Housing-related activities contribute to GDP in two basic ways.
The first is through residential fixed investment (RFI). RFI is effectively the measure of the home building, multifamily development, and remodeling contributions to GDP. It includes construction of new single-family and multifamily structures, residential remodeling, production of manufactured homes and brokers’ fees.
For the third quarter, RFI was 3.5% of the economy, recording a $642 billion seasonally adjusted annual pace (measured in inflation adjusted 2012 dollars). This was the highest reading since 2007.
The second impact of housing on GDP is the measure of housing services, which includes gross rents (including utilities) paid by renters, and owners’ imputed rent (an estimate of how much it would cost to rent owner-occupied units) and utility payments. The inclusion of owners’ imputed rent is necessary from a national income accounting approach, because without this measure, increases in homeownership would result in declines for GDP.

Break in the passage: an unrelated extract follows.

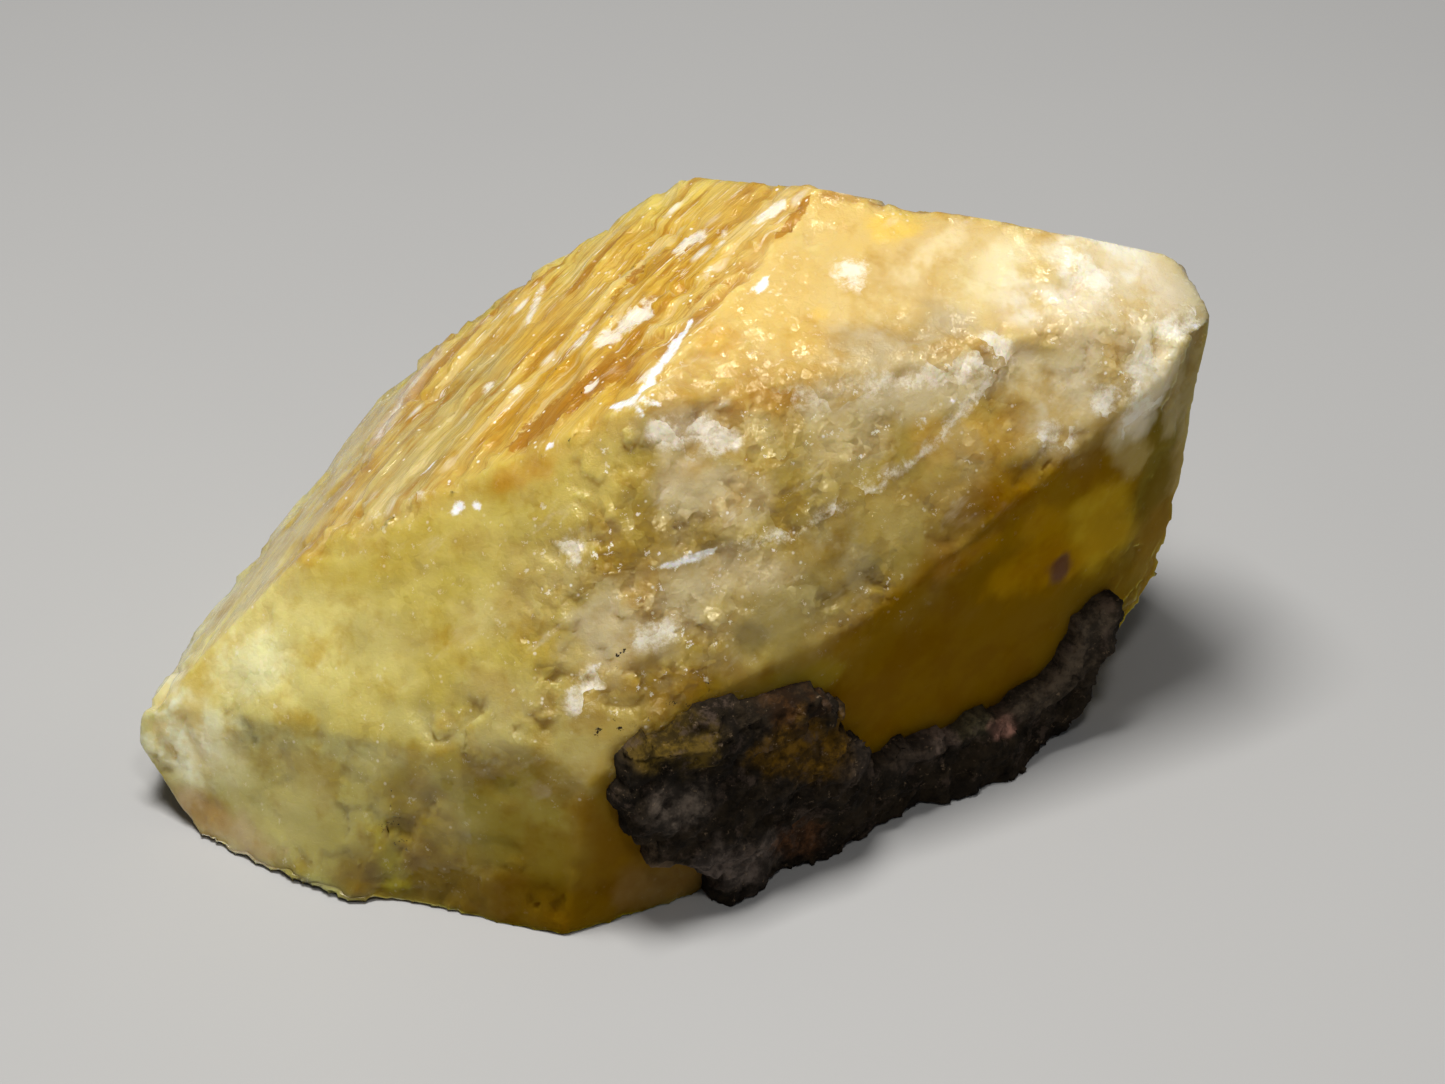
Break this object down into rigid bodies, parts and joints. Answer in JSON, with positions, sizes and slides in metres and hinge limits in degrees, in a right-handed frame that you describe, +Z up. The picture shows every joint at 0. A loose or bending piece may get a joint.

For the third quarter, housing services represented 12% of the economy or $2.2 trillion on seasonally adjusted annual basis.
Taken together, housing’s share of GDP was 15.5% for the quarter.
Historically, RFI has averaged roughly 5% of GDP while housing services have averaged between 12% and 13%, for a combined 17% to 18% of GDP. These shares tend to vary over the business cycle. However, the housing share of GDP lagged during the post-Great Recession period due to underbuilding, particularly for the single-family sector.